The same scenario if I’d just directly shared the AI output is much more complicated. Consider a simple case of an error in the analysis. If I’d made the error we have clear processes in place – it can reflect in my performance evaluation and reputation, I can be asked to take a training course or receive mentorship, or I could be reassigned to a different type of work. If I violated a company code or broke a law, I could be fired, fined, or sent to jail.
But the accountability if the model made the error is unclear. Sure we could retrain the model, but how do we know fixing this issue wouldn’t create five more? Even more concerning is that if we ask the same thing again using slightly different language, we might not even get the same answer. And the reputation that will be damaged isn’t AI’s – it’s the human who decided to ship the erroneous response.
We simply do not have a framework for holding AI accountable without effectively treating a human, at some level, as the owner. And if something can’t be held accountable, it is going to be hard to trust. Ultimately we understand the range of moral, legal, and ethical frameworks that other humans generally live by, and this makes them trustworthy in a way that machines are not yet.
The better AI gets, the harder evaluation becomes
To state the obvious, humans are not machines. But as AI improves and becomes better and better at modeling human behavior, the line will become increasingly blurred.

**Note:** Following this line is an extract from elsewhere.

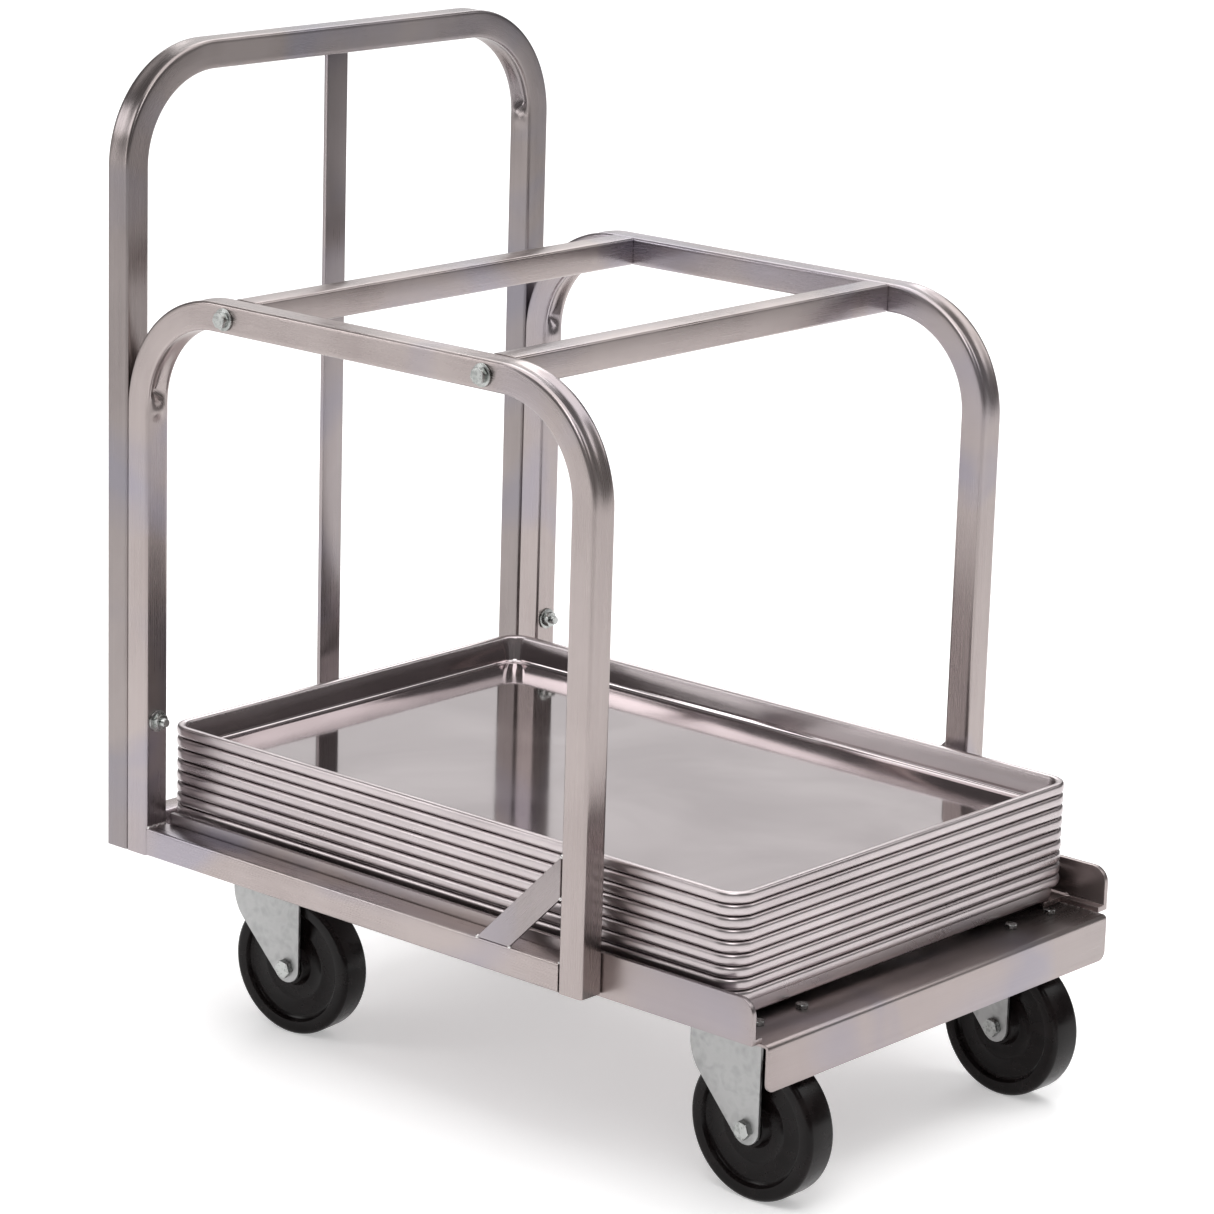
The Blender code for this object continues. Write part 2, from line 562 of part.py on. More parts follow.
def build_caster(parent, name, front, side, turn):
    swivel_x = CASTER_FRONT if front else CASTER_REAR
    swivel = add_empty(f"caster_{name}_swivel", (swivel_x, side * CASTER_SIDE, 0.0), parent, turn)
    prefix = f"caster_{name}_"
    race_bottom = CROWN_TOP + GAP
    race_top = race_bottom + RACE_HEIGHT
    bore = KINGPIN_RADIUS + HOLE_CLEARANCE

    # plate, which stays square to the rack, with the upper ball race formed under it
    outline = rounded_rectangle(CASTER_PLATE_LENGTH / 2, CASTER_PLATE_WIDTH / 2,
                                CASTER_PLATE_CORNER, 5)
    sides = len(outline)
    levels = [(circle(bore, sides), race_top + CASTER_PLATE_SHEET),
              (outline, race_top + CASTER_PLATE_SHEET), (outline, race_top),
              (circle(RACE_RADIUS, sides), race_top),
              (circle(RACE_RADIUS, sides), race_bottom + RACE_HEIGHT / 3),
              (circle(RACE_RADIUS - RACE_HEIGHT / 3, sides), race_bottom),
              (circle(bore, sides), race_bottom)]
    bm = skin([[(x, y, z) for x, y in ring] for ring, z in levels], closed=True)
    plate = add_empty(f"caster_{name}_base", (swivel_x, side * CASTER_SIDE, 0.0), parent)
    add_object(prefix + "plate", bm, ZINC_STEEL, plate)

    # fork: a folded sheet, open below the crown, with holes for the kingpin and the axle
    axle = (CASTER_OFFSET, 0.0, WHEEL_RADIUS)
    fork = add_object(prefix + "fork", extrude(fork_outline(), -FORK_OUTER, FORK_OUTER, along_y),
                      ZINC_STEEL, swivel, axle)
    crown_underside = CROWN_TOP - FORK_SHEET - WHEEL_RADIUS
    reach = 2 * WHEEL_RADIUS
    slot = [(-reach, -reach), (reach, -reach), (reach, crown_underside),
            (-reach, crown_underside)]
    cut(fork, prefix + "fork_slot", extrude(slot, -FORK_INNER, FORK_INNER, along_y))
    cut_round_hole(fork, prefix + "crown_hole", bore, (-CASTER_OFFSET, 0.0),
                   crown_underside - CUTTER_OVERRUN, CROWN_TOP - WHEEL_RADIUS + CUTTER_OVERRUN,
                   along_z)
    cut_round_hole(fork, prefix + "axle_hole", AXLE_RADIUS + HOLE_CLEARANCE, (0.0, 0.0),
                   -FORK_OUTER - CUTTER_OVERRUN, FORK_OUTER + CUTTER_OVERRUN, along_y)

    # kingpin, its head under the crown and its end peened inside the plate
    head_top = CROWN_TOP - FORK_SHEET - GAP
    levels = [(KINGPIN_HEAD_RADIUS * 0.8, head_top - KINGPIN_HEAD_HEIGHT),
              (KINGPIN_HEAD_RADIUS, head_top - KINGPIN_HEAD_HEIGHT * 0.6),
              (KINGPIN_HEAD_RADIUS, head_top), (KINGPIN_RADIUS, head_top),
              (KINGPIN_RADIUS, CASTER_HEIGHT - GAP)]
    rings = [[(x, y, z) for x, y in circle(radius, 12)] for radius, z in levels]
    add_object(prefix + "kingpin", skin(rings), ZINC_STEEL, swivel)

    # axle bolt with its nut, and the bushing that the wheel turns on
    shank, head = circle(AXLE_RADIUS, 12, phase=0.0), hexagon(AXLE_HEX)
    face, height = FORK_OUTER + GAP, AXLE_HEX * 0.42
    levels = [(-face - height, head), (-face, head), (-face, shank), (face, shank),
              (face, head), (face + height, head), (face + height, shank),
              (face + height * 1.5, shank)]
    rings = [[(u, w, v) for u, v in ring] for w, ring in levels]
    add_object(prefix + "axle_bolt", skin(rings), ZINC_STEEL, swivel, axle, smooth=False)
    half = FORK_INNER - GAP
    levels = [(AXLE_RADIUS + HOLE_CLEARANCE, -half), (BUSHING_RADIUS, -half),
              (BUSHING_RADIUS, half), (AXLE_RADIUS + HOLE_CLEARANCE, half)]
    rings = [[(u, w, v) for u, v in circle(radius, 16)] for radius, w in levels]
    add_object(prefix + "bushing", skin(rings, closed=True), ZINC_STEEL, swivel, axle)

    # wheel: tread ring, recessed web and a hub that turns on the bushing
    rim_inner = WHEEL_CORNER_RADIUS - WHEEL_RIM
    tread_half, web_half = WHEEL_WIDTH / 2, WHEEL_WIDTH / 2 - WHEEL_RECESS
    hub_half = FORK_INNER - 3 * GAP
    side_profile = [(WHEEL_CORNER_RADIUS, tread_half - WHEEL_EDGE),
                    (WHEEL_CORNER_RADIUS - WHEEL_EDGE * 0.30, tread_half - WHEEL_EDGE * 0.30),
                    (WHEEL_CORNER_RADIUS - WHEEL_EDGE, tread_half),
                    (rim_inner, tread_half),
                    (rim_inner - WHEEL_RECESS / 2, web_half),
                    (WHEEL_HUB_RADIUS + WHEEL_RECESS / 2, web_half),
                    (WHEEL_HUB_RADIUS, hub_half),
                    (BUSHING_RADIUS + HOLE_CLEARANCE, hub_half)]
    profile = [(r, -w) for r, w in side_profile] + [(r, w) for r, w in reversed(side_profile)]
    rings = [[(u, w, v) for u, v in circle(radius, WHEEL_SIDES)] for radius, w in profile]
    add_object(prefix + "wheel", skin(rings, closed=True), BLACK_RUBBER, swivel, axle)


# ---------------------------------------------------------------- the whole rack
def build():
    for obj in list(bpy.data.objects):
        bpy.data.objects.remove(obj, do_unlink=True)
    rack = add_empty("rack", Vector((-MIDDLE, 0.0, 0.0)))
    build_handle(rack)
    for side_name, side in SIDES.items():
        build_side_hoop(rack, side_name, side)
        build_brace(rack, side_name, side)
        build_side_angle(rack, side_name, side)
    build_cross_bar(rack, "rear", CROSS_BAR_REAR)
    build_cross_bar(rack, "front", CROSS_BAR_FRONT)
    build_decks(rack)
    build_bolts(rack)
    build_pans(rack)
    for name, (front, side, turn) in CASTERS.items():
        build_caster(rack, name, front, side, turn)


build()
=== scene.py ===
# %% [markdown]
# # A sheet pan rack in aluminium
#
# The rack is a low bakery truck: a tall push handle, two side hoops with cross bars between them,
# a deck on four swivel casters, and nine sheet pans nested on it. We take a finished mechanical
# model as a fixed frame and make the fine surface of every piece around it. Each piece starts as a
# primitive, is shaped in edit mode, and is put on the body that it moves with.

# %% Load the mechanical frame
import json
import math
import random

import bmesh
import bpy
from mathutils import Matrix, Vector


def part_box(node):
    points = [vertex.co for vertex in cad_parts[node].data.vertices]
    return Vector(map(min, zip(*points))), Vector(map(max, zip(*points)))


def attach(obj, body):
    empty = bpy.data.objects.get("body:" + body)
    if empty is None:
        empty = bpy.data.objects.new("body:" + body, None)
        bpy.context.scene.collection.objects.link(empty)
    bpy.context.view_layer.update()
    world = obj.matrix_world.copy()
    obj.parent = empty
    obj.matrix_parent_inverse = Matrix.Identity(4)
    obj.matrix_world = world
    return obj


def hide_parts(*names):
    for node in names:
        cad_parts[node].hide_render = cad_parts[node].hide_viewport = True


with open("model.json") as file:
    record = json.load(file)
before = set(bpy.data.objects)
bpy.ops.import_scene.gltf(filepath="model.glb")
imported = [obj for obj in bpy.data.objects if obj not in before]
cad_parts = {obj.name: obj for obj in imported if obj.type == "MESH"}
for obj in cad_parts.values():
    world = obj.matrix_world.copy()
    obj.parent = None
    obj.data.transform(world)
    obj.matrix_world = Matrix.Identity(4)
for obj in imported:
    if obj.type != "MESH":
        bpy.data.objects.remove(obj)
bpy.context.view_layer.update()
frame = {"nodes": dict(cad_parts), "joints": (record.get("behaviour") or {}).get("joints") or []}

joints = {joint["name"]: joint for joint in frame["joints"]}

# %% [markdown]
# ## Sizes
#
# Places come from the boxes of the frame's own nodes, so the fine pieces land on the mechanical
# ones without fitting. Only what a box can't tell, such as a wall or a bend radius, is named here.

# %% Sizes
MM = 0.001
hoop_low, hoop_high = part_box("side_hoop_right")
handle_low, handle_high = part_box("handle_hoop")
TUBE = hoop_high.y - hoop_low.y
TUBE_WALL = 3.0 * MM
TUBE_CORNER = 2.6 * MM
BEND_RADIUS = 104.5 * MM
SIDES = {"right": -1, "left": 1}
UP = (0.0, 0.0, 1.0)
CASTERS = ("front_right", "front_left", "rear_right", "rear_left")
print("tube", round(TUBE / MM, 2), "mm, hoops", round((hoop_high.x - hoop_low.x) / MM, 1), "mm long")

# %% [markdown]
# ## Camera
#
# The view is a long lens from the front right corner, a little above the rack. The camera is turned
# in three steps: about the vertical, then down, then a small roll about its own line of sight.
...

AI failures will look increasingly human and persuasive, eroding the feedback loop and degrading AI performance.
But hold on, you might say. If the errors are getting harder to detect isn’t that just a different way of saying performance is improving, not degrading? It’s not necessarily the case though. Behavioral economists have spent decades identifying cognitive biases and heuristics that lead humans to make decisions that feel right but are not optimal – even in extremely high stakes conditions. The list of biases is long. As AI mimics humans more and more, will its own cognitive biases emerge?
The example that most worries me is confirmation bias, which is the psychological tendency for humans to selectively filter information in a way that supports their preexisting beliefs. Put simply, we like it when we hear something that confirms we were right a lot more than something challenging our beliefs. In a world where every chat with AI leans into this bias by telling you “that is a very meaningful thought and one you should take seriously”, it will become increasingly hard to catch enough errors to meaningfully improve the system.

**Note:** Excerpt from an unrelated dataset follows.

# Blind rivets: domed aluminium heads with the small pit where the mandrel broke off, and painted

Ironically, the very human behaviors we turned to machines to escape through mathematical rigor and automation could end up baked into the machines themselves — laundered through an algorithm, and handed back to us with more confidence than ever. Which means that evaluating AI isn’t just about checking the math. It’s about recognizing when a model has learned to reflect our own blind spots back at us, and having a disciplined evaluation framework to keep AI objective.
Someone has to tell AI what “good” looks like – and it’s not easy
There is a common fallacy, I think, that if we can simply create enough metrics, AI will be able to deduce the proper way to balance them and produce an objectively optimal output. But this ignores the fundamental limitation that all these metrics exist to measure something. And those things are ultimately human, tied to the goals we have, the moral code we want to live by, and the values that drive our decisions.

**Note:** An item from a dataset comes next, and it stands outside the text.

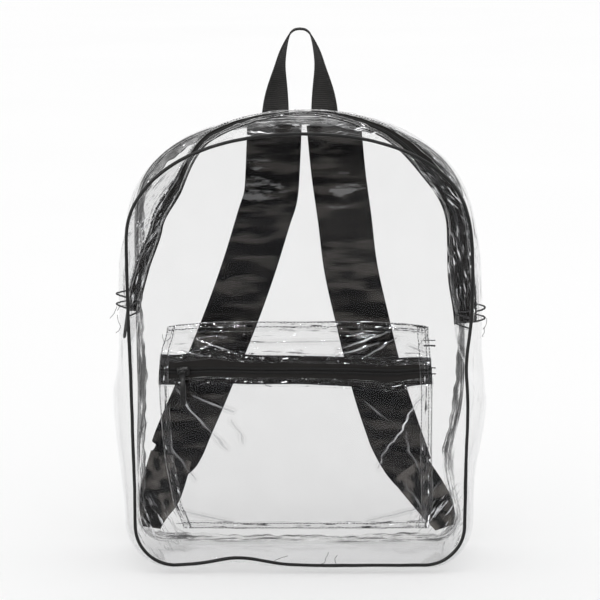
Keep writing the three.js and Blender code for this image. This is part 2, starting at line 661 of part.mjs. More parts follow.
// The pull tab: an eye round the pin and a flat tab with a round end, as one solid.
const EYE_WALL = 0.7;
function pullGeometry() {
  const bore = PIN_RADIUS + PIN_CLEARANCE;
  const eyeShape = new THREE.Shape().absarc(0, 0, bore + EYE_WALL, 0, 2 * Math.PI, false);
  const eyeDepth = { depth: PULL_WIDTH, bevelEnabled: false, curveSegments: 12 };
  const eye = new THREE.ExtrudeGeometry(eyeShape, eyeDepth);
  const tab = new THREE.Shape();
  tab.moveTo(-PULL_WIDTH / 2, 0);
  tab.lineTo(-PULL_WIDTH / 2, -PULL_LENGTH + PULL_WIDTH / 2);
  tab.absarc(0, -PULL_LENGTH + PULL_WIDTH / 2, PULL_WIDTH / 2, Math.PI, 2 * Math.PI, false);
  tab.lineTo(PULL_WIDTH / 2, 0);
  const plateDepth = { depth: PULL_THICK, bevelEnabled: false, curveSegments: 8 };
  const plate = new THREE.ExtrudeGeometry(tab, plateDepth);
  plate.translate(0, 0, -PULL_THICK / 2).rotateX(Math.PI / 2);
  eye.translate(0, 0, -PULL_WIDTH / 2).rotateY(Math.PI / 2);
  const hole = new THREE.CylinderGeometry(bore, bore, PULL_WIDTH * 2, 16).rotateZ(Math.PI / 2);
  return fromManifold(toManifold(plate).add(toManifold(eye)).subtract(toManifold(hole)));
}

// The slider rides proud of the teeth, which stand half their height out of the tape's middle.
const SLIDER_SEAT = COIL_HEIGHT / 2 + GAP;
function addSlider(name, place, pinWay, outWay, lean, across, tall) {
  const mount = new THREE.Group();
  const inWay = outWay.clone().negate();
  mount.position.copy(place);
  mount.setRotationFromMatrix(
    new THREE.Matrix4().makeBasis(pinWay, inWay, new THREE.Vector3().crossVectors(pinWay, inWay)),
  );
  add(`${name}_slider`, sliderGeometry(across, tall), blackMetal, mount);
  const pull = add(`${name}_pull`, pullGeometry(), blackMetal, mount);
  pull.position.set(0, -PIN_OUT, 0);
  pull.rotation.x = -lean;
  bag.add(mount);
}
const sliderAcross = POCKET_SLIDER_FROM_LEFT / POCKET_WIDTH;
const halfSlider = SLIDER_LENGTH / 2 / POCKET_WIDTH;
const teethAt = (across) => pocketPoint(across, POCKET_ZIP_HEIGHT);
const teethWay = teethAt(sliderAcross + halfSlider).sub(teethAt(sliderAcross - halfSlider)).normalize();
const risingWay = pocketPoint(sliderAcross, zipBandTop).sub(pocketPoint(sliderAcross, zipBandBottom));
const pocketOut = teethWay.clone().cross(risingWay).normalize();
const pocketSeat = teethAt(sliderAcross).addScaledVector(pocketOut, SLIDER_SEAT);
addSlider("pocket_zip", pocketSeat, teethWay, pocketOut, 0, SLIDER_LENGTH, SLIDER_WIDTH);

// The arch zip's slider is parked at its left end, and its pull leans on the bulge of the gusset.
const sliderShare = ZIP_LEFT - (SLIDER_LENGTH / 2 + 1) / LOOP_LENGTH;
const seatFrame = tapeFrame(sliderShare);
const sliderOut = seatFrame.up;
const mainSeat = seatFrame.centre.clone().addScaledVector(sliderOut, SLIDER_SEAT);
const belowShare = sliderShare + PULL_LENGTH / LOOP_LENGTH;
const below = gussetPoint(belowShare, tapeMiddle).sub(mainSeat).dot(sliderOut);
const lean = Math.atan2(below + SHEET + PULL_THICK - PIN_OUT, PULL_LENGTH);
const pinWay = seatFrame.across.clone().negate();
addSlider("main_zip", mainSeat, pinWay, sliderOut, Math.max(lean, 0), SLIDER_WIDTH, SLIDER_LENGTH);

// A strap laid along a table's middle line on the back of the bag, square to its own run.
function strapLine(table, along) {
  const value = (column) => readTable(table, "along", along, column);
  const off = HALF_DEPTH + PIPING_RADIUS + GAP + STRAP_THICK / 2 + value("off") * STRAP_BOW;
  return new THREE.Vector3((value("side") * BACK_WIDTH) / 2, off, value("height") * BACK_TOP);
}
function bandAcross(line, at, width, v) {
  const step = 0.01;
  const run = line(Math.min(at + step, 1)).sub(line(Math.max(at - step, 0)));
  const across = new THREE.Vector3(run.z, 0, -run.x).normalize();
  return line(at).addScaledVector(across, (v - 0.5) * width);
}
function addStrap(side, strapTable, webbingTable) {
  const strapSkin = (u, v) => bandAcross((at) => strapLine(strapTable, at), u, STRAP_WIDTH, v);
  add(`shoulder_strap_${side}`, sheet(strapSkin, 20, 4, STRAP_THICK), blackStrap);
  const seat = HALF_DEPTH + PIPING_RADIUS + GAP + WEBBING_THICK / 2;
  const under = (STRAP_THICK + WEBBING_THICK) / 2 + 2 * GAP;
  const away = strapLine(strapTable, 1).y - under - seat;
  const webbingLine = (at) => {
    const value = (column) => readTable(webbingTable, "along", at, column);
    const x = (value("side") * BACK_WIDTH) / 2;
    return new THREE.Vector3(x, seat + value("off") * away, value("height") * BACK_TOP);
  };
  const webbingSkin = (u, v) => {
    const width = WEBBING_WIDTH * readTable(webbingTable, "along", u, "width");
    return bandAcross(webbingLine, u, width, v);
  };
  add(`lower_webbing_${side}`, sheet(webbingSkin, 7, 2, WEBBING_THICK), blackWebbing);
}
addStrap("left", LEFT_STRAP_LINE, LEFT_WEBBING_LINE);
addStrap("right", RIGHT_STRAP_LINE, RIGHT_WEBBING_LINE);

// The carry loop stands on the back seam's crown.
const HANDLE_SEAT = BACK_TOP + PIPING_RADIUS + GAP;
function handlePoint(u, v) {
  const half = u <= 0.5 ? u : 1 - u;
  const sign = u <= 0.5 ? -1 : 1;
  const value = (column) => readTable(HANDLE_LINE, "along", half, column);
  const turn = THREE.MathUtils.degToRad(value("turn"));
  const x = (sign * value("side") * HANDLE_SPREAD) / 2;
  const z = HANDLE_SEAT + value("rise") * HANDLE_RISE;
  const reach = (v - 0.5) * HANDLE_WIDTH;
  const y = HALF_DEPTH + HANDLE_THICK / 2 + Math.sin(turn) * reach;
  return new THREE.Vector3(x - sign * Math.cos(turn) * reach, y, z);
}
add("carry_handle", sheet(handlePoint, 28, 2, HANDLE_THICK), blackWebbing);

export default bag;
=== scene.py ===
# %% [markdown]
# A clear backpack, made in Blender around its own solid model, which gives every piece its place.
# Here each piece gets its real surface: creased clear sheet, glossy piping, woven tape, moulded
# teeth, ribbed webbing and cloth straps. All shapes are grids of points worked out with numpy, in
# millimetres, and put into meshes in metres.

import json
import math

import bmesh
import bpy
import numpy as np
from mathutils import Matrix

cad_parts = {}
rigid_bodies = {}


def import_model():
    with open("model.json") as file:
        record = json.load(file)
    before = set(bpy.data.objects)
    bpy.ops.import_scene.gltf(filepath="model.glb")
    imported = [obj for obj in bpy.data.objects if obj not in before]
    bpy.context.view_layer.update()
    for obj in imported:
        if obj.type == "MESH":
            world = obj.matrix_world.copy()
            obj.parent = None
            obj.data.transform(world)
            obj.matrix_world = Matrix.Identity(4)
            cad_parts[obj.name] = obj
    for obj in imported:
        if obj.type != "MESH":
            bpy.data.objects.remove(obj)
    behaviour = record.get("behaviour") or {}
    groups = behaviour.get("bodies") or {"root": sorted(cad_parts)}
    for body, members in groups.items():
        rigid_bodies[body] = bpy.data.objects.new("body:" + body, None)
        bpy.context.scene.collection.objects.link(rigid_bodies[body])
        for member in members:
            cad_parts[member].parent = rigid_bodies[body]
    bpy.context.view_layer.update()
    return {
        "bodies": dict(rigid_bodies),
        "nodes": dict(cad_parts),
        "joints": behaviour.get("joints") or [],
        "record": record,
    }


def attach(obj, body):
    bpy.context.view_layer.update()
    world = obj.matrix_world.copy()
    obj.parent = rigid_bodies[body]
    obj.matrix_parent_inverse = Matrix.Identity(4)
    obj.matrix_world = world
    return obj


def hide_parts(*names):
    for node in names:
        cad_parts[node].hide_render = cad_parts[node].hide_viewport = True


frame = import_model()

MM = 0.001

# %% [markdown]
# The photograph looks at the front from a little above, from far away with a long lens, so that the
# far side of the bag is hardly smaller than the near side. A camera 2.6 m away with a field of view
# of 12.55 degrees gives the same picture.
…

Take an example from baseball. If you watch baseball a lot like I do, you’ve seen an explosion of metrics in recent years. A century ago you might know a hitter’s average, home runs and RBI; now we keep track of who’s leading in exit velocity. But do we know how important hitting the ball fast is to actually winning a game? And could focusing on a metric like exit velocity actually lead to unintended negative consequences like tons of strikeouts?
“When a measure becomes a target, it ceases to be a good measure” – this is Goodhart’s Law. In theory we can ask AI to consider an ever growing list of metrics to represent and approximate the real goals we are trying to achieve. But we will always be faced with the fact that once you set the metrics, the system can be gamified.
And the risk of this with AI is high because it’s an extremely powerful gamifier. Fundamentally, the technology works by looking for predictive associations across huge sets of data points. It’s all too easy to envision how it can find unintended associations and exploit them, ultimately driving metrics that diverge more and more from the real goals we wanted to achieve.
What does it all mean for the value of human judgment in an AI powered world?
The time and effort it takes to generate content with AI is collapsing toward zero. And what it actually creates is becoming increasingly compelling. Its arguments are persuasive, its organization is sophisticated, and its graphics are fancy. It’s easy to feel right now like anything we can do, it can do better.
But at the end of the day, the consumer of all that generated content is still a human being. And humans are likely to stay in that driver seat for some time because we’re simply not ready to afford AI the same level of trust. We don’t have the right accountability framework and we don’t know how to tell it what to do in a way that will sustain for the long term. I think that working as an evaluator at the AI-human interface will remain a valuable human contribution for a long time to come.
I’m not saying that AI won’t be the evaluator in many cases. As the volume of what is produced increases by orders of magnitude there simply won’t be time for humans to comb through everything. But for major decisions involving large risk/reward tradeoffs, with legal or moral implications, or without a clear answer, we’re going to want a human in charge.
The shift from maker to evaluator isn’t a demotion. It’s a different skill set, and an undervalued one. Thinking Empirically is about building exactly that, the habit of asking the right questions, stress testing the answers you get, and learning when to trust what’s in front of you. Those skills matter more than ever.